Sitting at 11,700 feet in elevation, Lake Katherine is one of the highest lakes in New Mexico. It’s also the largest and deepest lake in the Pecos Wilderness. Backcountry anglers frequent the lake, where they fish for cutthroat and rainbow trout.
Stewart Lake has become another lake I always find myself coming back to, partly because of the variety of ways to reach it. I’ve taken three different routes to Stewart Lake, ranging in length from about 10 miles on the Pecos Canyon side to nearly 18 miles from the Santa Fe ski basin.
I usually see several hikers at Lake Katherine and a handful at Stewart Lake. If I want a shot at having a lake to myself, I’ll head to Lake Johnson. The views aren’t quite as impressive at Johnson, but it’s still a beautiful place to spend an hour or so and soak your feet after hiking about 7 miles from the Panchuela Trailhead near Cowles.
Farther north, I’ve found that I love different lake hikes for different reasons.
To me, the Trampas Lakes east of the village of Trampas have the most gorgeous backdrop, with the sheer cliffs of the Truchas Peaks complex rising more than 1,200 feet above twin lakes.
Goose Lake was one of the best workouts. The trail starts near Red River and follows Goose Creek 6 miles and 3,200 feet in elevation up to the lake, which is also accessible via off-highway vehicle from Forest Road 486. From there, you’re directly below the 12,760-foot Gold Hill and have the option of climbing an additional 1,100 feet for a truly spectacular panorama of Taos Ski Valley and the surrounding mountains.
Lost Lake Trail, which also begins near Red River, hugs the side of a ridgeline that’s mostly exposed for the final mile leading up to the lake.
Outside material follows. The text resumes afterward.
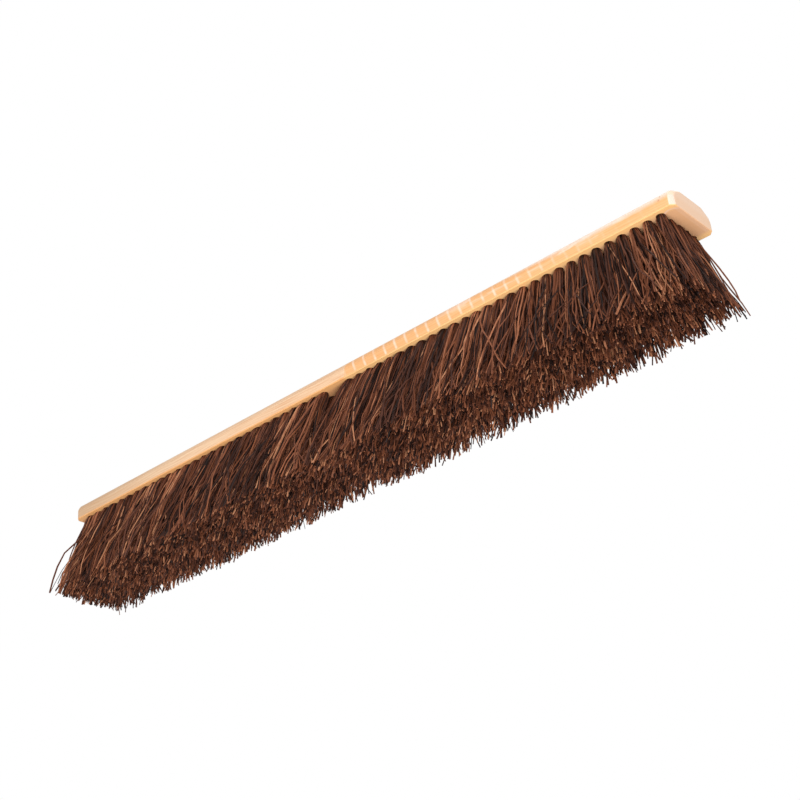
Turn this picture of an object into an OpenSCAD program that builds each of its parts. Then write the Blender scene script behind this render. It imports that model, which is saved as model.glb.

The expansive views from this section of the 12-mile out-and-back were more memorable to me than the lake itself. Continuing past this lake brings you to yet another, Horseshoe Lake, and then offers a less-traveled route to the summit of Wheeler Peak, New Mexico’s highest point at 13,161 feet.
Hiking to mountain lakes during the monsoon season presents the risk of getting caught in a treacherous storm. Starting early in the morning and reaching the destination before 1 p.m. is advisable. It’s usually best to turn back and try another day if there’s lightning and ominous clouds nearby.
When the conditions are right, there’s nothing better than Zenning out next to the calm water after a challenging climb. I’ve hiked to over a dozen of Northern New Mexico’s alpine lakes so far, and each visit imparts a desire to seek out more.